FIG. 4.—VIGNETTE ON PAPYRUS, LOUVRE. (FROM PERROT AND CHIPIEZ.)
The Memphitic Period comes down to the eleventh dynasty. In the fifteenth dynasty comes the invasion of the so-called Hyksos, or Shepherd Kings. Little is known of the Hyksos, and, in painting, the next stage is the
Theban Period, which, culminated in Thebes, in Upper Egypt, with Rameses II., of the nineteenth dynasty. Painting had then changed somewhat both in subject and character. The time was one of great temple and palace building, and, though the painting of genre subjects in tombs and sepulchres continued, the general body of art became more monumental and subservient to architecture. Painting was put to work on temple and palace-walls, depicting processional scenes, either religious or monarchical, and vast in extent. The figure, too, changed slightly. It became longer, slighter, with a pronounced nose, thick lips, and long eye. From constant repetition, rather than any set rule or canon, this figure grew conventional, and was reproduced as a type in a mechanical and unvarying manner for hundreds of years. It was, in fact, only a variation from the original Egyptian type seen in the tombs of the earliest dynasties. There was a great quantity of art produced during the Theban Period, and of a graceful, decorative character, but it was rather monotonous by repetition and filled with established mannerisms. The Egyptian really never was a free worker, never an artist expressing himself; but, for his day, a skilled mechanic following time-honored example. In the
Saitic Period the seat of empire was once more in Lower Egypt, and art had visibly declined with the waning power of the country. All spontaneity seemed to have passed out of it, it was repetition of repetition by poor workmen, and the simplicity and purity of the technic were corrupted by foreign influences. With the Alexandrian epoch Egyptian art came in contact with Greek methods, and grew imitative of the new art, to the detriment of its own native character. Eventually it was entirely lost in the art of the Greco-Roman world. It was never other than conventional, produced by a method almost as unvarying as that of the hieroglyphic writing, and in this very respect characteristic and reflective of the unchanging Orientals. Technically it had its shortcomings, but it conveyed the proper information to its beholders and was serviceable and graceful decoration for Egyptian days.

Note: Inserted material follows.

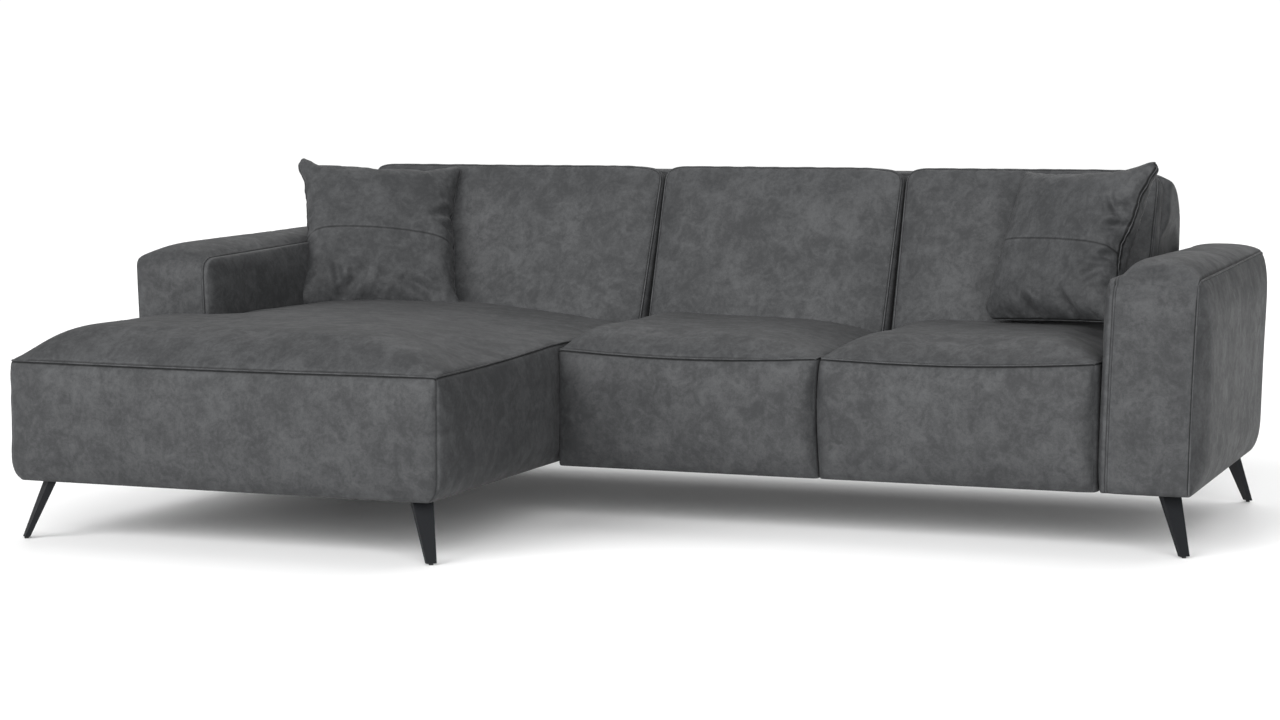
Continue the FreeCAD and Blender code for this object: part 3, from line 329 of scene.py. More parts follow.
def mark_seams(piece, start, low, high, rolled, plain=(), sink=0.0035):
    """Pull the seams into the stuffing, and note on the mesh how far each point is from a seam, which seams
    have a rolled edge and which panel each face belongs to. From that distance the hide paints shade along a
    seam and a highlight beside it. A plain seam is noted as a little way off, which paints it as a thin,
    lighter line of painted shade without the darkest painted shade of a rolled edge."""
    plain_seam_shade_offset = 0.0034
    places = read_places(piece)
    reach = np.full(len(start), 1.0)
    roll = np.ones(len(start))
    for seam in (*rolled, *plain):
        (first, end_first), (second, end_second) = seam
        gap = np.hypot(start[:, first] - (low, high)[end_first][first],
                       start[:, second] - (low, high)[end_second][second])
        reach = np.minimum(reach, gap if seam in rolled else np.maximum(gap, plain_seam_shade_offset))
        on_seam = seam_points(start, low, high, seam)
        for axis, end in seam:
            places[on_seam, axis] -= (1 if end else -1) * sink
        if seam in rolled:
            roll[on_seam] = 0
    write_places(piece, places)
    for title, values in (("seam", reach), ("rolled", roll)):
        note = piece.data.attributes.new(title, "FLOAT", "POINT")
        note.data.foreach_set("value", values.astype(np.float32))
    corners = np.array([face.vertices[:] for face in piece.data.polygons])
    facing = np.full(len(corners), 6.0)
    for axis in (1, 2, 0):
        facing[(start[corners][:, :, axis] <= low[axis] + 1e-5).all(axis=1)] = axis * 2
        facing[(start[corners][:, :, axis] >= high[axis] - 1e-5).all(axis=1)] = axis * 2 + 1
    panel = piece.data.attributes.new("panel", "FLOAT", "FACE")
    panel.data.foreach_set("value", (facing + 10 * len(bpy.data.meshes)).astype(np.float32))
    piece.data.materials.append(brushed_hide)


def read_note(piece, title):
    """The values of one of the mesh's notes, in the order of its points."""
    values = np.empty(len(piece.data.vertices), np.float32)
    piece.data.attributes[title].data.foreach_get("value", values)
    return values


def only(piece):
    """Make one object the only selected one."""
    bpy.ops.object.select_all(action="DESELECT")
    piece.select_set(True)
    bpy.context.view_layer.objects.active = piece


def stuff(piece, sewn, pressure, spare, reach, frames):
    """Blow the cover up like a stuffed one. Cloth is held where it is sewn or rests on something,
    'spare' is how much wider the hide is cut than the shape, and no point moves past the reach."""
    before = read_places(piece)
    held = piece.vertex_groups.new(name="held")
    for level in np.unique(np.round(sewn, 2)):
        held.add(np.nonzero(np.round(sewn, 2) == level)[0].tolist(), float(level), "REPLACE")
    cloth = piece.modifiers.new("stuffed", "CLOTH")
    hide = cloth.settings
    hide.quality = 5
    hide.mass = 0.4
    hide.tension_stiffness = hide.compression_stiffness = 18
    hide.shear_stiffness = 8
    hide.bending_stiffness = 1.2
    hide.vertex_group_mass = "held"
    hide.shrink_min = hide.shrink_max = -spare
    hide.use_pressure = True
    hide.uniform_pressure_force = pressure
    hide.effector_weights.gravity = 0
    cloth.collision_settings.use_collision = False
    cloth.point_cache.frame_start, cloth.point_cache.frame_end = 1, frames
    for frame_number in range(1, frames + 1):
        bpy.context.scene.frame_set(frame_number)
    stuffed = piece.evaluated_get(bpy.context.evaluated_depsgraph_get())
    flat = np.empty(len(before) * 3, np.float32)
    stuffed.data.vertices.foreach_get("co", flat)
    moved = flat.reshape(-1, 3) - before
    length = np.maximum(np.linalg.norm(moved, axis=1, keepdims=True), 1e-9)
    piece.modifiers.remove(cloth)
    piece.vertex_groups.remove(held)
    write_places(piece, before + moved * np.tanh(length / reach) * reach / length)
    bpy.context.scene.frame_set(1)


def at_rest(start, low, high, seams, planes, hidden=None):
    """Where a cover can't move: 1 on its seams, on the planes that rest against something and on the
    points that another piece hides, and 0 elsewhere."""
    still = np.zeros(len(start), bool) if hidden is None else hidden.copy()
    for seam in seams:
        still |= seam_points(start, low, high, seam)
    for axis, end in planes:
        still |= on_plane(start, low, high, axis, end)
    return still.astype(float)


def normals_of(piece):
    """The outward directions at the piece's points, as rows."""
    flat = np.empty(len(piece.data.vertices) * 3, np.float32)
    piece.data.vertex_normals.foreach_get("vector", flat)
    return flat.reshape(-1, 3).astype(float)


def press_folds(piece, plane, facing, folds):
    """Press soft folds into the side that faces one way. Each fold runs between two places on the
    plane of two axes, with its width and depth, and the hide rises a little on both sides of it."""
    places, outward = read_places(piece), normals_of(piece)
    shown = np.clip((outward @ np.asarray(facing) - 0.1) / 0.4, 0, 1)
    rise = np.zeros(len(places))
    for begin, end, width, depth in folds:
        begin, run = np.asarray(begin), np.subtract(end, begin)
        share = np.clip((places[:, plane] - begin) @ run / (run @ run), 0, 1)
        gap = np.linalg.norm(places[:, plane] - begin - share[:, None] * run, axis=1) / width
        deepest = 0.35 + 0.65 * np.sin(math.pi * np.clip(share, 0.03, 0.97))
        rise -= depth * deepest * (np.exp(-gap ** 2) - 0.5 * np.exp(-((gap - 1.9) / 0.9) ** 2))
    write_places(piece, places + outward * (rise * shown)[:, None])


def round_mesh(piece):
    """Divide the mesh once more and smooth it."""
    only(piece)
    rounder = piece.modifiers.new("rounded", "SUBSURF")
    rounder.levels = rounder.render_levels = 1
    bpy.ops.object.modifier_apply(modifier=rounder.name)
    bpy.ops.object.shade_smooth()


def rolled_edge(piece, radius, beside=(0, 0, 0)):
    """Sew a thin rolled edge of hide along the seams that have one. The seam allowance is turned to one side
    of the stitches, and 'beside' is that way. The roll is noted a few millimetres off a seam, so the hide
    paints it lighter, as a painted highlight along the roll."""
    roll_painted_highlight, roll_panel = 0.0062, 3.0
    on_roll = read_note(piece, "rolled") < 1e-4
    edges = [edge.vertices[:] for edge in piece.data.edges if on_roll[list(edge.vertices)].all()]
    used = sorted({index for edge in edges for index in edge})
    number = {index: order for order, index in enumerate(used)}
    line = bpy.data.meshes.new(piece.name + "_roll")
    line.from_pydata([piece.data.vertices[index].co + Vector(beside) for index in number],
                     [(number[a], number[b]) for a, b in edges], [])
    roll = bpy.data.objects.new(line.name, line)
    bpy.context.scene.collection.objects.link(roll)
    only(roll)
    bpy.ops.object.convert(target="CURVE")
    roll.data.bevel_depth = radius
    roll.data.bevel_resolution = 1
    roll.data.use_fill_caps = True
    bpy.ops.object.convert(target="MESH")
    roll = bpy.context.object
    bpy.ops.object.shade_smooth()
    points, faces = len(roll.data.vertices), len(roll.data.polygons)
    for title, level in (("seam", roll_painted_highlight), ("rolled", 1.0)):
        roll.data.attributes.new(title, "FLOAT", "POINT").data.foreach_set("value", [level] * points)
    roll.data.attributes.new("panel", "FLOAT", "FACE").data.foreach_set("value", [roll_panel] * faces)
    roll.data.materials.append(brushed_hide)
    piece.select_set(True)
    bpy.context.view_layer.objects.active = piece
    bpy.ops.object.join()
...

EXTANT PAINTINGS: The temples, palaces, and tombs of Egypt still reveal Egyptian painting in almost as perfect a state as when originally executed; the Ghizeh Museum has many fine examples; and there are numerous examples in the museums at Turin, Paris, Berlin, London, New York, and Boston. An interesting collection belongs to the New York Historical Society, and some of the latest "finds" of the Egypt Exploration Fund are in the Boston Museum.